NHS Greater Glasgow and Clyde said patients with stable heart conditions were being cared for locally in GP practices, while new patients and those with more serious problems would continue to be seen in hospital.
The Scotland Patients Association criticised the move and warned patients could be at risk.
NHS Greater Glasgow and Clyde said that hospital-based cardiology clinics were provided for newly diagnosed cardiology patients and those with acute conditions. The board said that patients who had been assessed by a cardiology consultant could be “appropriately” discharged from the hospital service and into the care of their GP.

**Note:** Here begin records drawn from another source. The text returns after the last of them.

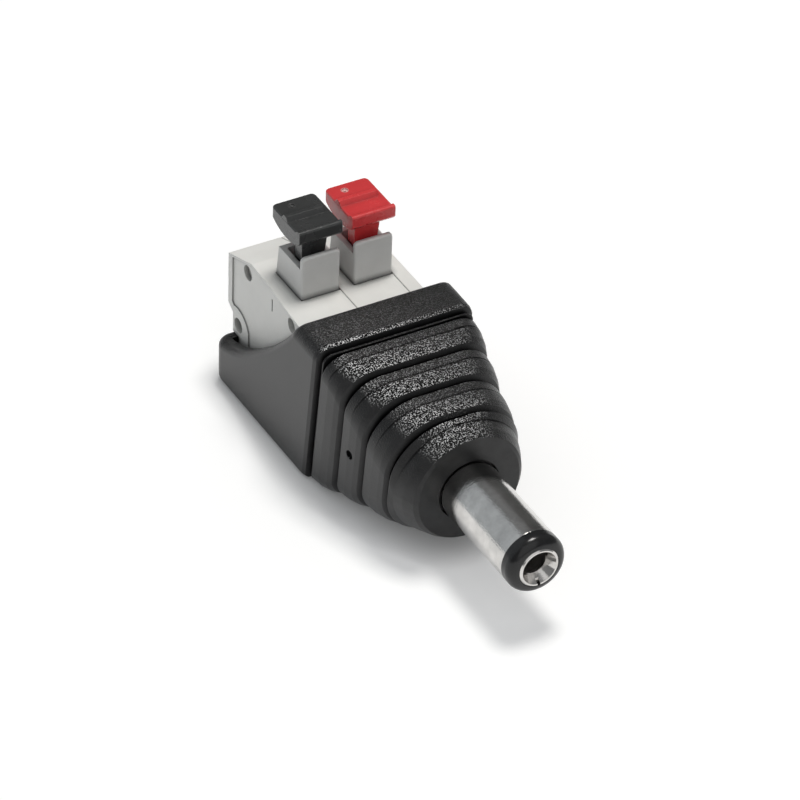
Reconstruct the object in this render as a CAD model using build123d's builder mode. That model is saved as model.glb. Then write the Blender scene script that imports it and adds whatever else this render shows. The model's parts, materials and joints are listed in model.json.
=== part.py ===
from build123d import *
import os

os.makedirs("parts", exist_ok=True)

# Frame: millimetres, +Z up. The plug's barrel lies on the Y axis and points to -Y; the origin is on
# that axis, just in front of the boot's nose. +X is the red pole.

fit = 0.05                 # gap between pieces that seat on each other

# ---- plug ----
barrel_r = 2.75            # 5.5 mm sleeve
nose = 1.5                 # flat front of the boot, where the barrel comes out
sleeve_length = 10.18      # bright part, from the nose to the sleeve's front edge
sleeve_wall = 0.4
root_r = 2.4               # drawn-down root of the sleeve, held by the moulded core
root_length = 2.95
tip_straight = 0.62        # black tip: straight part, then its rounding
tip_round = 0.85
pin_hole_r = 1.05          # 2.1 mm centre hole
contact_wall = 0.4
rim_r = 1.84               # rolled rim of the centre contact
tip_land = 0.11            # flat of the tip round the rim
tip_face_r = rim_r + tip_land
rim_proud = 0.12
rim_depth = 0.52
rim_round = 0.12
rim_lip = 0.24
funnel_r = rim_r - rim_lip
funnel_depth = 0.92
slit_width = 0.28
slit_length = 0.45
insulator_tail = 1.0       # how far each inner piece reaches past the one round it
contact_tail = 0.9
lug_seat = 0.15            # step behind the sleeve's solder lug

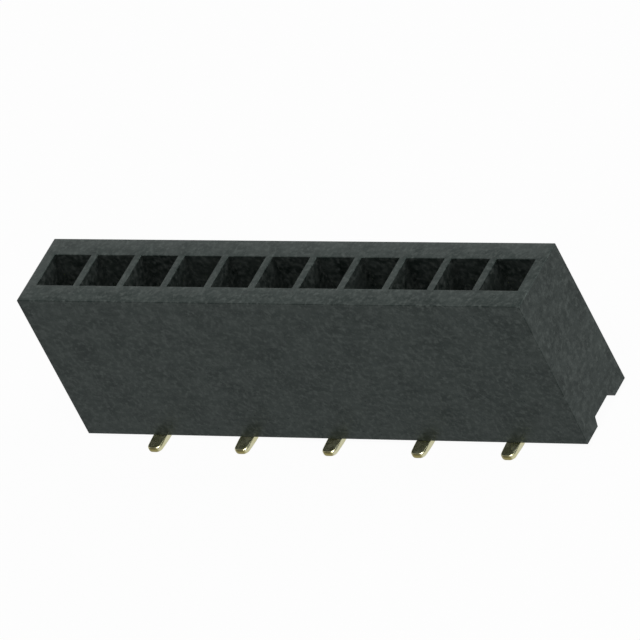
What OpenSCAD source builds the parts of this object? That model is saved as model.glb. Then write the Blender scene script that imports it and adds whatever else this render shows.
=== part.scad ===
// Female header strip for surface mounting, in millimetres.
// A moulded housing holds one row of stamped and folded spring contacts.
// Each contact takes a square pin from above and ends in a flat tail under the housing.
// The tails leave to the front and to the rear by turns, the first one to the rear.
// The origin is on the board, under the middle of the strip. +X runs along the row.

/* [Row] */
// Number of sockets in the row
positions = 11; // [2:1:20]
// Distance from one socket to the next
pitch = 1.27; // [1.2:0.01:1.6]
// Side of the square pin that a contact takes
pin_w = 0.40; // [0.3:0.01:0.44]

/* [Housing] */
// Width of the housing across its feet, from front to rear
housing_w = 2.24; // [1.8:0.02:3]
// Height of the housing from its feet to its top
housing_h = 4.45; // [4.1:0.05:6]
// Wall beyond the last socket at each end
end_wall = 0.295; // [0.15:0.005:1]
// How far the front and the rear side each lean in from the feet to the top
side_draft = 0.04; // [0.01:0.01:0.1]
// Radius of the four upright corners
corner_r = 0.04; // [0.02:0.01:0.12]

/* [Sockets] */
// Opening of a socket along the row
socket_x = 1.08; // [0.98:0.01:1.12]
// Opening of a socket from front to rear
socket_y = 1.06; // [1:0.01:1.3]
// Thickness of the floor under the sockets
floor_t = 0.75; // [0.45:0.05:1]
// Depth of the contact tips below the top of the housing
entry_depth = 1.27; // [1:0.01:1.5]

/* [Underside channel] */
// Height of the channel between the two feet
channel_h = 0.25; // [0.15:0.01:0.4]
// Width of the channel at the bottom of the feet
channel_w = 1.03; // [0.98:0.01:1.3]
// How far each side of the channel leans in towards its roof
channel_draft = 0.07; // [0:0.01:0.1]

/* [Contact metal] */
// Thickness of the strip that the contacts are stamped from
strip_t = 0.15; // [0.12:0.01:0.2]
// Clearance between a contact and the sides of its socket
side_gap = 0.04; // [0.02:0.01:0.08]
// Clearance between the pin and the spine of the contact
pin_gap = 0.04; // [0.02:0.01:0.06]
// Inside radius of the folds between the spine and the wings
fold_r = 0.06; // [0.02:0.01:0.1]
// Height of the folded base that stands on the socket's floor
base_h = 0.55; // [0.4:0.05:0.7]

/* [Spring beams] */
// Gap between the two beams where they grip the pin
grip_gap = 0.34; // [0.26:0.01:0.38]
// Width of a beam at its root
beam_w = 0.36; // [0.3:0.01:0.4]
// Width of a beam at its tip
beam_tip_w = 0.28; // [0.2:0.01:0.3]
// Inside radius of the bend where a beam leans in
lean_r = 0.35; // [0.25:0.05:0.5]
// Radius of the rounded spot that touches the pin
grip_r = 0.20; // [0.15:0.01:0.3]
// Angle that the tips flare outwards from upright
flare = 20; // [12:1:24]
// Length of the straight flared tip
flare_l = 0.26; // [0.15:0.01:0.32]

/* [Root in the floor] */
// Width of the root that is pressed into the floor
root_w = 0.44; // [0.42:0.01:0.5]
// Width over the barbs, which is the width of the slot in the floor
barb_w = 0.54; // [0.52:0.01:0.6]
// Height of one barb
barb_h = 0.16; // [0.1:0.01:0.2]
// Clearance between the faces of the root and the slot
slot_gap = 0.02; // [0.01:0.005:0.04]

/* [Tails] */
// Width of a tail
tail_w = 0.40; // [0.3:0.01:0.42]
// Distance between the tips of the front and the rear tails
tail_span = 3.15; // [2.7:0.05:4]
// Inside radius of the bend between the root and the tail
tail_r = 0.10; // [0.06:0.01:0.12]
// Clearance between the tails and the bottom of the feet
tail_gap = 0.01; // [0.01:0.01:0.05]
// Length of the cut on each corner of a tail's tip
tip_cut = 0.06; // [0.03:0.01:0.14]
// Depth of the eased edge on the top and bottom of a tail's tip
tip_ease = 0.03; // [0.02:0.01:0.05]

/* [Hidden] */
$fn = 64;
// Small extra depth of a cut that has to break through a face
past = 0.5;
// How far the two halves of the housing run into each other
overlap = 0.2;

function contact_name(i) = str("contact_", i < 10 ? "0" : "", i);

row_l = (positions - 1) * pitch;
housing_l = row_l + socket_x + 2 * end_wall;
side_lean = atan2(side_draft, housing_h);

// Levels from the board up
foot_z = strip_t + tail_gap;
roof_z = foot_z + channel_h;
floor_z = roof_z + floor_t;
base_top = floor_z + base_h;
top_z = foot_z + housing_h;

// Places in a contact whose tail points to the front, from the axis of its pin
spine_in = -(pin_w / 2 + pin_gap);
spine_out = spine_in - strip_t;
base_w = socket_x - 2 * side_gap;
wing_out = base_w / 2;
wing_in = wing_out - strip_t;
wing_end = beam_w / 2;

// The lean of a beam: it bends in, runs straight and bends out, and at the grip it has
// moved in by lean_in over a height of beam_rise
tip_h = (grip_r + strip_t) * sin(flare) + flare_l * cos(flare);
beam_rise = top_z - entry_depth - tip_h - base_top;
lean_in = wing_in - grip_gap / 2;
bend_sum = lean_r + grip_r + strip_t;
beam_l = sqrt(pow(lean_in - bend_sum, 2) + pow(beam_rise, 2) - pow(bend_sum, 2));
lean = atan2(beam_l, -bend_sum) - atan2(beam_rise, lean_in - bend_sum);

// The contact's own bottom outline
root_end = strip_t + tail_r;
tail_l = tail_span / 2 + spine_out - tail_r;

// The sockets in order: where each one is, and 1 for a tail to the front or -1 to the rear
function socket_at(i) = (i - 1) * pitch - row_l / 2;
function side(i) = i % 2 == 0 ? 1 : -1;

// A length of bent strip metal, w wide along Y and centred on it. It starts at the origin,
// runs up, and has its thickness from x = 0 to x = strip_t. Each step is [length] for a
// straight stretch, or [radius, angle] for a bend, to +X for a positive angle.
module bent_strip(steps, w, i = 0) {
    if (i < len(steps)) {
        step = steps[i];
        if (len(step) == 1) {
            translate([0, -w / 2, 0]) cube([strip_t, w, step[0]]);
            translate([0, 0, step[0]]) bent_strip(steps, w, i + 1);
        } else if (step[1] > 0) {
            reach = step[0] + strip_t;
            translate([reach, 0, 0]) {
                mirror([1, 0, 0]) bend(step[0], step[1], w);
                rotate([0, step[1], 0]) translate([-reach, 0, 0]) bent_strip(steps, w, i + 1);
            }
        } else {
            translate([-step[0], 0, 0]) {
                bend(step[0], -step[1], w);
                rotate([0, step[1], 0]) translate([step[0], 0, 0]) bent_strip(steps, w, i + 1);
            }
        }
    }
}

// One bend about the origin, from +X towards +Z
module bend(r, angle, w) {
    rotate([90, 0, 0]) rotate_extrude(angle = angle)
        translate([r, -w / 2]) square([strip_t, w]);
}

// The folded base: a spine across the front and a wing along each side of the socket
module folded_base() {
    outer_r = fold_r + strip_t;
    translate([0, 0, floor_z]) linear_extrude(base_h) difference() {
        rounded_front(wing_out, spine_out, outer_r);
        rounded_front(wing_in, spine_in, fold_r);
    }
}

// Plan of a channel section, from the y of its front side to the free end of the wings
module rounded_front(half_w, front, r) {
    translate([-half_w + r, front]) square([2 * (half_w - r), wing_end - front]);
    translate([-half_w, front + r]) square([2 * half_w, wing_end - front - r]);
    for (s = [-1, 1]) translate([s * (half_w - r), front + r]) circle(r);
}

// One spring beam, over the right-hand wing. Its outline narrows from root to tip.
module beam() {
    beam_top = beam_rise + tip_h;
    translate([0, 0, base_top]) intersection() {
        translate([wing_in, 0, 0])
            bent_strip([[lean_r, -lean], [beam_l], [grip_r, lean + flare], [flare_l]], beam_w);
        rotate([90, 0, 90]) linear_extrude(pitch, center = true) polygon([
            [-beam_w / 2, 0], [beam_w / 2, 0],
            [beam_tip_w / 2, beam_top], [-beam_tip_w / 2, beam_top]
        ]);
    }
}

// The root: a flat blade through the floor, with a pair of barbs at two heights
module root() {
    barb = (barb_w - root_w) / 2;
    neck_top = roof_z + (root_w - tail_w) / 2;
    translate([0, spine_in, 0]) rotate([90, 0, 0]) linear_extrude(strip_t) {
        translate([-tail_w / 2, root_end]) square([tail_w, floor_z - root_end]);
        polygon([
            [-tail_w / 2, roof_z], [tail_w / 2, roof_z], [root_w / 2, neck_top],
            [root_w / 2, floor_z], [-root_w / 2, floor_z], [-root_w / 2, neck_top]
        ]);
        for (s = [-1, 1], level = [1, 2]) {
            z = neck_top + level * (floor_z - neck_top) / 3 - barb_h / 2;
            polygon([
                [0, z], [s * root_w / 2, z],
                [s * (root_w / 2 + barb), z + barb_h], [0, z + barb_h]
            ]);
        }
    }
}

// The tail: it bends forward under the root, runs flat on the board and has a cut tip
module tail() {
    tip_y = -tail_span / 2;
    half_w = tail_w / 2;
    inner_y = spine_in + past;
    upper_z = root_end + past;
    intersection() {
        translate([0, spine_out, root_end]) mirror([0, 0, 1]) rotate([0, 0, 90])
            bent_strip([[tail_r, -90], [tail_l]], tail_w);
        linear_extrude(upper_z) polygon([
            [-half_w, inner_y], [-half_w, tip_y + tip_cut], [-half_w + tip_cut, tip_y],
            [half_w - tip_cut, tip_y], [half_w, tip_y + tip_cut], [half_w, inner_y]
        ]);
        rotate([90, 0, 90]) linear_extrude(tail_w, center = true) polygon([
            [tip_y, tip_ease], [tip_y + tip_ease, 0], [inner_y, 0],
            [inner_y, upper_z], [tip_y + tip_ease, upper_z],
            [tip_y + tip_ease, strip_t], [tip_y, strip_t - tip_ease]
        ]);
    }
}

// A whole contact with its tail to the front, on the axis of its pin
module contact() {
    color("darkgoldenrod") {
        folded_base();
        beam();
        mirror([1, 0, 0]) beam();
        root();
        tail();
    }
}

module contact_in_row(i) {
    translate([socket_at(i), 0, 0]) rotate([0, 0, side(i) > 0 ? 0 : 180]) contact();
}

// The opening of one socket, and the slot in its floor that the root is pressed into
module socket_cut(i) {
    slot_y = strip_t + 2 * slot_gap;
    translate([socket_at(i), 0, 0]) {
        translate([-socket_x / 2, -socket_y / 2, floor_z])
            cube([socket_x, socket_y, top_z - floor_z + past]);
        rotate([0, 0, side(i) > 0 ? 0 : 180])
            translate([-barb_w / 2, spine_out - slot_gap, foot_z])
                cube([barb_w, slot_y, floor_z - foot_z + past]);
    }
}

// The channel along the underside, in which the tails bend
module channel_cut() {
    foot_in = channel_w / 2;
    roof_in = foot_in - channel_draft;
    rotate([90, 0, 90]) linear_extrude(housing_l + 2 * past, center = true) polygon([
        [-foot_in, foot_z - past], [foot_in, foot_z - past], [foot_in, foot_z],
        [roof_in, roof_z], [-roof_in, roof_z], [-foot_in, foot_z]
    ]);
}

// The front half of the housing from above. It is longer than half the width, so that the
// two halves overlap, and its front side lies on y = 0.
module half_plan() {
    depth = housing_w / 2 + overlap;
    half_l = housing_l / 2;
    translate([-half_l + corner_r, 0]) square([housing_l - 2 * corner_r, depth]);
    translate([-half_l, corner_r]) square([housing_l, depth - corner_r]);
    for (s = [-1, 1]) translate([s * (half_l - corner_r), corner_r]) circle(corner_r);
}

// The front half of the housing, with its front side leaning in towards the top
module half_body() {
    translate([0, -housing_w / 2, foot_z]) rotate([-side_lean, 0, 0])
        translate([0, 0, -past]) linear_extrude(housing_h + 2 * past) half_plan();
}

module body() {
    intersection() {
        union() {
            half_body();
            rotate([0, 0, 180]) half_body();
        }
        translate([-housing_l / 2 - past, -housing_w / 2 - past, foot_z])
            cube([housing_l + 2 * past, housing_w + 2 * past, housing_h]);
    }
}

module housing() {
    color("darkslategray") difference() {
        body();
        for (i = [1:positions]) socket_cut(i);
        channel_cut();
    }
}

housing();
for (i = [1:positions])
    contact_in_row(i);
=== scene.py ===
# %% [markdown]
# A surface-mount socket strip
#
# The object is one row of eleven small sockets. A black moulded housing holds one
# spring contact per socket, stamped and folded from thin strip and plated with gold.
# The contacts end in flat tails that leave under the housing, to the front and to the
# rear by turns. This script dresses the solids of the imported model: it models each
# piece again with softened edges, gives it a finish, and sets up camera and light.

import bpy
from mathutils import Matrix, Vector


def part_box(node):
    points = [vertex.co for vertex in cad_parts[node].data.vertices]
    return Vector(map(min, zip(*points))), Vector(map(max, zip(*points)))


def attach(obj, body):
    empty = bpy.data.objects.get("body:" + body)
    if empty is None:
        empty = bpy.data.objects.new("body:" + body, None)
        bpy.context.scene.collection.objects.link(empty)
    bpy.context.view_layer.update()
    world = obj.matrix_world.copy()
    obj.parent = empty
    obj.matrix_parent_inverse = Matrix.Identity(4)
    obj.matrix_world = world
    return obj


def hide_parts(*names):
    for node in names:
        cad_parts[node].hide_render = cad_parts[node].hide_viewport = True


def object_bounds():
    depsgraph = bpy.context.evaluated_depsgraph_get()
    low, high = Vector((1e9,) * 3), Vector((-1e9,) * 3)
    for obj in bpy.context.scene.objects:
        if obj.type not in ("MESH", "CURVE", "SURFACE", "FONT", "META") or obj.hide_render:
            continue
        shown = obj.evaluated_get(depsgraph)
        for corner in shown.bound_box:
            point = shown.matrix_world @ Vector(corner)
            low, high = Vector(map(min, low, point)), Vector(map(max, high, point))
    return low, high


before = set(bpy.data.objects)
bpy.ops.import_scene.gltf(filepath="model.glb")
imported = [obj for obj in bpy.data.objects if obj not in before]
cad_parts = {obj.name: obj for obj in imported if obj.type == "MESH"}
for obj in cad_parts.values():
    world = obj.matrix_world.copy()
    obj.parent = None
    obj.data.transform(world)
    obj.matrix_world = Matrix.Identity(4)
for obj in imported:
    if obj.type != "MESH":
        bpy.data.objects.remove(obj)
cad_low, cad_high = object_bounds()
print("nodes in the frame:", len(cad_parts))

# %% [markdown]
# Working in millimetres
#
# A mould maker gives every size of such a strip in millimetres, while Blender counts
# in metres, and some of its mesh operators have small fixed tolerances that suit
# things a metre across. So each piece is modelled in millimetres and scaled down at
# the very end. The outer sizes are read from the solids, so the two models can't
# drift apart.

# %% Read the outer sizes
MM = 0.001

housing_low, housing_high = (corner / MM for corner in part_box("housing"))
tail_tip = max(abs(cad_low.y), abs(cad_high.y)) / MM
contact_names = sorted(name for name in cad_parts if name.startswith("contact"))
print("sockets in the row:", len(contact_names))
print("housing from", [round(v, 3) for v in housing_low], "to", [round(v, 3) for v in housing_high])
print("tails reach", round(tail_tip, 3), "mm to the front and to the rear")

# %% [markdown]
# The camera
#
# The photograph was taken from far away through a long lens, from the right, the front
# and above, with the camera turned on its side a little. A long lens keeps parallel
# edges almost parallel. The camera could be placed by a matrix. An aim point, a
# distance and three angles say the same more plainly, and each can be changed alone.

# %% Place the camera
import math

import bpy
from mathutils import Matrix, Vector

AIM = Vector((0.3606, 0.0, 3.0373)) * MM
DISTANCE = 243.40 * MM
AZIMUTH = math.radians(43.363)
ELEVATION = math.radians(35.557)
ROLL = math.radians(-27.972)
LENS = 575.88
SENSOR = 36.0
NEAREST = 0.01
FARTHEST = 10.0


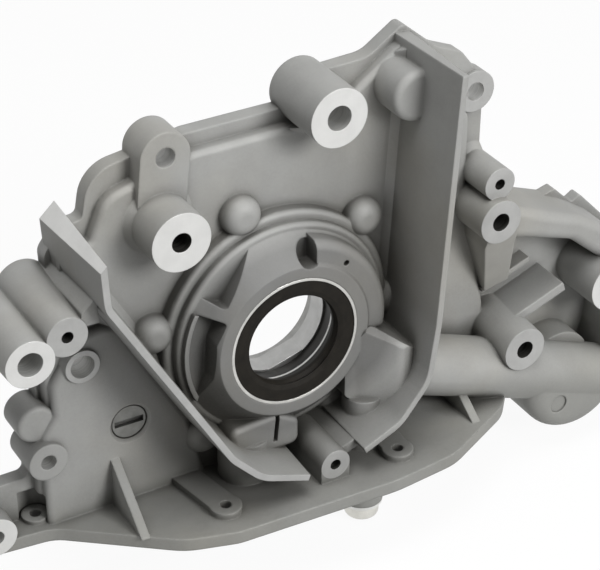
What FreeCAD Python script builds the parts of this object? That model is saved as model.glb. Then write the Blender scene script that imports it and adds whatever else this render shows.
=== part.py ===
import FreeCAD, Part
import math
import os

from FreeCAD import Vector

# Engine oil pump built into the front case of an engine, in millimetres.
# X points right seen from the front, Y points back to the engine block and Z points up.
# The crankshaft's axis is the Y axis, and the face that meets the block lies at Y = 0.
# A depth is a distance in front of that face, so a point at depth d lies at Y = -d.

# Crankshaft, seal and running clearances
crank_radius = 21.0
drive_hub_radius = 24.0
drive_flat_distance = 22.45
drive_flat_angle = 106.0
seal_radius = 30.0
seal_width = 8.0
case_sheet = 1.2
case_window = 4.5
case_sink = 1.2
lip_land = 1.5
lip_body = 3.6
lip_bevel = 1.2
dust_lip_gap = 0.3
dust_lip_bevel = 0.8
spring_ring_gap = 2.6
spring_ring_wire = 0.8
garter_place = 0.65
lip_front_stand = 0.7
case_back_gap = 0.1
fit_gap = 0.01
running_clearance = 0.05
face_clearance = 0.03

# Rotor set: an inner rotor with one lobe fewer than the outer rotor
outer_lobes = 10
inner_lobes = outer_lobes - 1
rotor_eccentricity = 3.2
lobe_circle_radius = 45.2
lobe_arc_radius = 12.0
rotor_tip_clearance = 0.08
rotor_rim = 5.5
rotor_width = 10.0
profile_points = 12

# Rear cover and its screws
cover_thickness = 5.5
cover_radius = 66.0
cover_gap = 0.3
cover_crank_hole_radius = 26.0
cover_land = 5.0
screw_circle_radius = 58.0
screw_angles = [168.0, 105.0, 42.0, -5.0, -60.0, -128.0]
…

A spokeswoman said: “This is the same model that is in place for other long-term conditions such as diabetes. These arrangements will not affect new cardiology patients or those with more acute illness attending who will continue to get the specialist hospital-based cardiology input that their condition requires.
“This model comes as the number of junior doctors in training being made available to us is reducing, which means that we are able to see fewer patients in a hospital setting.”
European rules limiting the number of hours junior doctors can work to 48 per week have proved a challenge to boards across Scotland since they were introduced in 2009.
Many have had to look again at how shifts are organised to make sure they comply with the regulations, though there have been complaints that junior doctors still work long hours and the changes also reduce the training they receive.
Commenting on the situation in Glasgow, Margaret Watt, chair of the Scotland Patients Association, questioned whether GPs would have all the specialist knowledge and equipment needed to care for heart patients and spot any difficulties.
“You can see how dangerous it could be,” she said. “It is a really concerning move. GPs are busy as it is and it is only going to put more pressure on to them.”
Dr Brian Keighley, chairman of the British Medical Association in Scotland said: “The BMA is supportive in principle of the shift of resourced work towards care within a primary care setting.
“However, we would want to be assured that primary and secondary care doctors have been involved in the decision to make this change on the basis of it providing better-quality care and experience for people and their families – not a change driven by a shortage in numbers of junior doctors.”
Health Secretary Alex Neil has been under pressure to launch a review of NHS services amid concerns about growing dem-ands due to the ageing population. But in a Holyrood debate this week he dismissed calls for one, despite Labour claims that he was ignoring concerns over the state of the NHS.